The Bridge: Intent-Based Routing
End-users don't interact with the BFT layer. Protocols like UniswapX and Across demonstrate the model: express a payment intent (e.g., 'Send USD to EUR'), and a solver network finds the optimal path across liquidity pools, CEXs, and the BFT rail.
- Best Execution: Routes across FX pairs, stablecoins, and tokenized assets.
- User Abstraction: No need to hold the 'network coin'.
- Liquidity Aggregation: Taps into $150B+ DeFi TVL and traditional pools.
The Competitor: SWIFT vs. BFT
SWIFT GPI is a messaging layer, not a settlement layer. It's a patch on legacy infrastructure. A native BFT protocol like FedNow for cross-border is the real disruption.
- Messaging vs. Settlement: SWIFT informs, BFT executes and settles.
- Cost Structure: BFT reduces fees by >60% by eliminating intermediaries.
- Innovation Ceiling: BFT rails enable programmable finance (e.g., automated trade finance).

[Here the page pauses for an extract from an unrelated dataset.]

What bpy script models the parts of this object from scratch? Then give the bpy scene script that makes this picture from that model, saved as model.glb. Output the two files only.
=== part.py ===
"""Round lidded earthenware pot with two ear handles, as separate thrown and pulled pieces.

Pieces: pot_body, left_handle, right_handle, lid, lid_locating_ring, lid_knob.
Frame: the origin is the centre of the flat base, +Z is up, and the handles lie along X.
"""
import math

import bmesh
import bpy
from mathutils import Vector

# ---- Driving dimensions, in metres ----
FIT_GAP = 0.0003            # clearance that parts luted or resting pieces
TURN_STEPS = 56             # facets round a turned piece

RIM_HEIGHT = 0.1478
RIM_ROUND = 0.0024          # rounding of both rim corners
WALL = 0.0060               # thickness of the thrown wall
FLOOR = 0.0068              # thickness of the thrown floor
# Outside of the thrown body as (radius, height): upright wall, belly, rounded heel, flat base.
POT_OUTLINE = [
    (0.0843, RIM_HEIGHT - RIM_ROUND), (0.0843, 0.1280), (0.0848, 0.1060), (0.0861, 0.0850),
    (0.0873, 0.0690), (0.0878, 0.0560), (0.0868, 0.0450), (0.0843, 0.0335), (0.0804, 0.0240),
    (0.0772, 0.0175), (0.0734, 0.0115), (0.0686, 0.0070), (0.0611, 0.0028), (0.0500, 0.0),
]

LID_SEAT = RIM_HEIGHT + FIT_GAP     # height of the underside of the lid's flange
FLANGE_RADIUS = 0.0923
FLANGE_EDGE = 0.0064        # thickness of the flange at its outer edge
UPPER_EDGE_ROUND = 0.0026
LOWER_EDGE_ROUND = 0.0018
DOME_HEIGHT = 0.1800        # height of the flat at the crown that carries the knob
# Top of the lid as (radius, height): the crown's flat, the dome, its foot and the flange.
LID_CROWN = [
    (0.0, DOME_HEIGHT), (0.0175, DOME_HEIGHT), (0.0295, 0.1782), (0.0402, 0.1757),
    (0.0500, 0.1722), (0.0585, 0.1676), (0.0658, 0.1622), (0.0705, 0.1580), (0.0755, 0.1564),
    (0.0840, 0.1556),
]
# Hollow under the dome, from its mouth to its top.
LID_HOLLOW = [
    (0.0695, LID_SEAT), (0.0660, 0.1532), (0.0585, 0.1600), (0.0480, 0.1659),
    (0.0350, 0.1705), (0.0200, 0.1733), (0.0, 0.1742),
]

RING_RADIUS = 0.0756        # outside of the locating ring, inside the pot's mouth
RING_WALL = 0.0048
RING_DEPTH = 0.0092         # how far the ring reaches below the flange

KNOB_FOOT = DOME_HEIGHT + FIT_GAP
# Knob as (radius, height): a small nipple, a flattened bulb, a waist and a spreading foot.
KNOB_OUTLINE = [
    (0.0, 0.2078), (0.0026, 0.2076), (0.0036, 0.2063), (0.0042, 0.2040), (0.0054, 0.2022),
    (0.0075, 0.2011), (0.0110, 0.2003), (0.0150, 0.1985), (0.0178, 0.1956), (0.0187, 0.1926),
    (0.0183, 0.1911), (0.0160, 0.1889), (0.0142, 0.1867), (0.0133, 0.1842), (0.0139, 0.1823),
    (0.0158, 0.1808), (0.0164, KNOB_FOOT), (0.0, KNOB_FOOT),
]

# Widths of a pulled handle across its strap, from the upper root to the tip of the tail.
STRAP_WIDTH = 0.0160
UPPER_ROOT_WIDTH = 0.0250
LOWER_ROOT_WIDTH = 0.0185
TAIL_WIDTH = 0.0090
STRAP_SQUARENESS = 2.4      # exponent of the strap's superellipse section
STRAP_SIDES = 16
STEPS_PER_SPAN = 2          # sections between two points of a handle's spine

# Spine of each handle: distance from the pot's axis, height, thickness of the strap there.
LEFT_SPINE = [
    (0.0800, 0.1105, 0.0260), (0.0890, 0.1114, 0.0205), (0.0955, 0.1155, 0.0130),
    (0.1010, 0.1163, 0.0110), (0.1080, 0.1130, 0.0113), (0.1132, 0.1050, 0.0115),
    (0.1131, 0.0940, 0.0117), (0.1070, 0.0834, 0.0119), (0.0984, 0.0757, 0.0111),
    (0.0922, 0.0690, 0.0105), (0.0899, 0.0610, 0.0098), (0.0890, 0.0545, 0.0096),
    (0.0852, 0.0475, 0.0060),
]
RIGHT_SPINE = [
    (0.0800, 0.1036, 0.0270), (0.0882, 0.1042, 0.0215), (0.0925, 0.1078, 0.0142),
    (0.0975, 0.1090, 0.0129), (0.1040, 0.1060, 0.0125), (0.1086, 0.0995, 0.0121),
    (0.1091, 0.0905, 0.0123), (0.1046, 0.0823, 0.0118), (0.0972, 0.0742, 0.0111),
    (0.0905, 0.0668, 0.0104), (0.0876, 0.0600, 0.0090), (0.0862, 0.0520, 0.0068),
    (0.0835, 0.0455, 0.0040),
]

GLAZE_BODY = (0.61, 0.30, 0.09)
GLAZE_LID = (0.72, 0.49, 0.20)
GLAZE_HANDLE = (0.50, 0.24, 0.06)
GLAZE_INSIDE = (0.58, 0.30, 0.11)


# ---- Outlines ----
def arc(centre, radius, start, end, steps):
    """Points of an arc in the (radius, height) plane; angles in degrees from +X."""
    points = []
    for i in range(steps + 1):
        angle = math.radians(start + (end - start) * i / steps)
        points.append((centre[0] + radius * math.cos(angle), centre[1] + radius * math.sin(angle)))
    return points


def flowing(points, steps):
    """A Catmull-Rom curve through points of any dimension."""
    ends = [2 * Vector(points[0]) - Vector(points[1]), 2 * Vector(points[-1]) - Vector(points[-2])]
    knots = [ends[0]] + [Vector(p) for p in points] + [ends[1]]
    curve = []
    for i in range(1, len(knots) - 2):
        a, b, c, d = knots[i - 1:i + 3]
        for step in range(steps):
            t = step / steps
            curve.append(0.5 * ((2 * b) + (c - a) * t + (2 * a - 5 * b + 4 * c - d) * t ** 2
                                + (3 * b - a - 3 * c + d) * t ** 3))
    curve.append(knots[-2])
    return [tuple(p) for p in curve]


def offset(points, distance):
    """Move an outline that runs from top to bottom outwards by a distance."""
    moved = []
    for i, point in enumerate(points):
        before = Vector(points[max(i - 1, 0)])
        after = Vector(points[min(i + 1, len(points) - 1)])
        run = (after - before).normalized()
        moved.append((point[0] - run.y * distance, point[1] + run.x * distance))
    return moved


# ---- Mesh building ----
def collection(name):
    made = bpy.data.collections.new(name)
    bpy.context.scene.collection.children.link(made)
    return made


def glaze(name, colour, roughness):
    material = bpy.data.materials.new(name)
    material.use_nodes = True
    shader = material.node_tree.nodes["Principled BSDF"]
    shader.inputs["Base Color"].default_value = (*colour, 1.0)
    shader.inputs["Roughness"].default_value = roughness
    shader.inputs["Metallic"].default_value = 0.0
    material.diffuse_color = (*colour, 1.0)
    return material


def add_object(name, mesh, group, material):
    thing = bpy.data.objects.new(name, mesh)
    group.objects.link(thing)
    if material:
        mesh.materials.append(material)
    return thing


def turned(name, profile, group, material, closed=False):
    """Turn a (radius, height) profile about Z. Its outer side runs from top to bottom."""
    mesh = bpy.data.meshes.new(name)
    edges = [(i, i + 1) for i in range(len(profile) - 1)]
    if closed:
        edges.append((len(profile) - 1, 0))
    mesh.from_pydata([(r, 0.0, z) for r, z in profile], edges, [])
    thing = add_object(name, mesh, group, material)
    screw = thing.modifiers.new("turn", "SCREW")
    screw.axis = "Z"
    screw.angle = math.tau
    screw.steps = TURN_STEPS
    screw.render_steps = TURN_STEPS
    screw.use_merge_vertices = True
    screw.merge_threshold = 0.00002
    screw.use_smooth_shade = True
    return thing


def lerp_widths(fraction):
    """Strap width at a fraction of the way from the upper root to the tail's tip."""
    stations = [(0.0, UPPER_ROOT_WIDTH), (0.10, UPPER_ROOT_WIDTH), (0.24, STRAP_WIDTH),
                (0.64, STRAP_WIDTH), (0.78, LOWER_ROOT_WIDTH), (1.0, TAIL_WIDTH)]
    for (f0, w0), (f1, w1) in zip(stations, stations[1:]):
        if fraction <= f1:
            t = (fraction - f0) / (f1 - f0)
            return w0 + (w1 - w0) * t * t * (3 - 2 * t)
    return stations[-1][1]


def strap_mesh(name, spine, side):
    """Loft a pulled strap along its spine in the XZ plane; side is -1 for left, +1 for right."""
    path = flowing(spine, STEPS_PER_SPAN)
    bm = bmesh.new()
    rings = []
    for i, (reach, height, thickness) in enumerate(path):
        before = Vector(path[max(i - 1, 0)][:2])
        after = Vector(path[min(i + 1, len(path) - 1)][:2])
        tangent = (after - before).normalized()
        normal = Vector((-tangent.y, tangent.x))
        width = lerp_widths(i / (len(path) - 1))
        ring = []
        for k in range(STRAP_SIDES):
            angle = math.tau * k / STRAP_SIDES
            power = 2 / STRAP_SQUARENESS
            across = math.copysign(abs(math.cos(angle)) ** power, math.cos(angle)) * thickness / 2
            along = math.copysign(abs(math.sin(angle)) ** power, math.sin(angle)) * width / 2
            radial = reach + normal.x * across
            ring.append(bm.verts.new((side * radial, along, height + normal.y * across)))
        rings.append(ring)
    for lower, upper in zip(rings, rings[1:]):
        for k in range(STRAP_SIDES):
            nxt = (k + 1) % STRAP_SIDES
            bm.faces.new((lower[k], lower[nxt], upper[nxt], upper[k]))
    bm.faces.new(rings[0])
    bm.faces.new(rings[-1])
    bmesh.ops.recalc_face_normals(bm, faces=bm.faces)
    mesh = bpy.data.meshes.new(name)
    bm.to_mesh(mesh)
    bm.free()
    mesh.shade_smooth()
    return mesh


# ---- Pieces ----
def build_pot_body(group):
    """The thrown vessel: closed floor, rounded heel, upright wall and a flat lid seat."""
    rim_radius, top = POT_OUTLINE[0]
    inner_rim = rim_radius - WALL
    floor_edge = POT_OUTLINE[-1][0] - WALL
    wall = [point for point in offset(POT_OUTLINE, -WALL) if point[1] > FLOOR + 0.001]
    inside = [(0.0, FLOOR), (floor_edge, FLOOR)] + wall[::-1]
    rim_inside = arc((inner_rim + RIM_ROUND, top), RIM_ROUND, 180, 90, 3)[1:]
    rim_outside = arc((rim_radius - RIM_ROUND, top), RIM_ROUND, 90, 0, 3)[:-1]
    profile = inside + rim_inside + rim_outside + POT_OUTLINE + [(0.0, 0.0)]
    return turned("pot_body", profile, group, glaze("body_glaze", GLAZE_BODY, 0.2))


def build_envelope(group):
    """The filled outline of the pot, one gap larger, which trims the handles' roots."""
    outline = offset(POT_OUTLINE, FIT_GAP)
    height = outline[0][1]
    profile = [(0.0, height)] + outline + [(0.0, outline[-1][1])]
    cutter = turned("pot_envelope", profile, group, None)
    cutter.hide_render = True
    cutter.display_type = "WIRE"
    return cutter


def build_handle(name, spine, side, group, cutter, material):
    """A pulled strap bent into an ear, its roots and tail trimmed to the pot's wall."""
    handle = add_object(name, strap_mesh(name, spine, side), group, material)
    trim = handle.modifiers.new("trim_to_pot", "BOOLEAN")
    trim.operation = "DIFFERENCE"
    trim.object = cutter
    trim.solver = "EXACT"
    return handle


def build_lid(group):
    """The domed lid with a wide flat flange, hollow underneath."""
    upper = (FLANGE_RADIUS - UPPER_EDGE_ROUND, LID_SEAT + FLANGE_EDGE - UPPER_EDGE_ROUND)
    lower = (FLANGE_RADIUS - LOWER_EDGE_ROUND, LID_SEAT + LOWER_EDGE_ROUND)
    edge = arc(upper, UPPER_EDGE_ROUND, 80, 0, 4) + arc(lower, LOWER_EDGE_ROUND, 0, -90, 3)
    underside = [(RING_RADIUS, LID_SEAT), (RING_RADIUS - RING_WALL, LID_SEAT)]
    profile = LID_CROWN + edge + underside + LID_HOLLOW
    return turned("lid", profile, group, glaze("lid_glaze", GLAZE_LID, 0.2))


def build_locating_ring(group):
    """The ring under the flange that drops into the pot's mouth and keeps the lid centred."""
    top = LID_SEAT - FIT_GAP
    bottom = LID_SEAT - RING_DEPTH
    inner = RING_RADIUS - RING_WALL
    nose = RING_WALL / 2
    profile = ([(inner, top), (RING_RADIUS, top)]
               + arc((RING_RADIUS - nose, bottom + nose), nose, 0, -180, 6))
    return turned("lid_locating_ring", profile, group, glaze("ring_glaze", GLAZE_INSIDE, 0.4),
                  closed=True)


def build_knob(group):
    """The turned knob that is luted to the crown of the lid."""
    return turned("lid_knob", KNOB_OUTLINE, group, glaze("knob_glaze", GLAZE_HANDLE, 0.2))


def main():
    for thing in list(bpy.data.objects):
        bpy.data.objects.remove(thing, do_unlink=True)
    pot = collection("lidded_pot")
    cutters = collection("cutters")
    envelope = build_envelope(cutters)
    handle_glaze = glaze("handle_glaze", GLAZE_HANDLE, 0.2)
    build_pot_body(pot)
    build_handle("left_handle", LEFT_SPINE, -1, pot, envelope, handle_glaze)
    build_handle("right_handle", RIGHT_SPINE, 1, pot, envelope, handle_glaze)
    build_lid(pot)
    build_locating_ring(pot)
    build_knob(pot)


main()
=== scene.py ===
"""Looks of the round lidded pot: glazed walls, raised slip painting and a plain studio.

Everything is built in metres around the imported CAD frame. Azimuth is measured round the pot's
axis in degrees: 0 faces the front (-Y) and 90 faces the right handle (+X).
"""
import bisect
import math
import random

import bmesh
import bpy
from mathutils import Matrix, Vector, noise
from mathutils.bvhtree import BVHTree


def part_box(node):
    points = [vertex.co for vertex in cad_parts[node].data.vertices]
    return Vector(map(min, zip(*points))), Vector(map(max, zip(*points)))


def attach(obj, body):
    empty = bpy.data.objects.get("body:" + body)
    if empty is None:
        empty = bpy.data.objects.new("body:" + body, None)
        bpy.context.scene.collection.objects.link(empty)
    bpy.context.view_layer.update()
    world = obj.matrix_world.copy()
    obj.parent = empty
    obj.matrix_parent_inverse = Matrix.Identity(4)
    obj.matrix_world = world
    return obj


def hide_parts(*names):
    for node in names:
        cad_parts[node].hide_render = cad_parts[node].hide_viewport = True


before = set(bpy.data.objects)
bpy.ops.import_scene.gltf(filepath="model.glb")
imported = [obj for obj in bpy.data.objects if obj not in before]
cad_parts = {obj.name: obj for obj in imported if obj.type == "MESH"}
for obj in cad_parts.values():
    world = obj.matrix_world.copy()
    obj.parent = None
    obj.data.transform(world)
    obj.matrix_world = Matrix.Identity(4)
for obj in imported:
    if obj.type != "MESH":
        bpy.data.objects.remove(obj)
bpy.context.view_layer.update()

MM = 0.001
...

The Architecture: Hybrid Consensus
Production systems use hybrid models. A permissioned BFT core (e.g., Hyperledger Besu + IBFT) for regulated entities, with permissionless bridges (e.g., LayerZero, Wormhole) to public chains for retail access and liquidity. This mirrors the TradFi <-> DeFi flywheel.
- Security: BFT provides finality with 33% fault tolerance.
- Composability: Public chain bridges unlock DeFi yield on settled assets.
- Gradual Decentralization: Node set can expand from banks to corporates.
The Metric: Not TVL, But TVS
Forget Total Value Locked. The key metric for this infrastructure is Total Value Settled (TVS) per day. A successful BFT payment rail will process >$1B TVS/day within 18 months of mainnet. Watch BIS Project mBridge and JPM Coin for early signals.
- Network Effect: Value grows with participant count (Metcalfe's Law).
- Yield Generation: Settled assets can be instantly deployed in money markets.
- The Real Bet: The protocol fee accrual, not coin appreciation.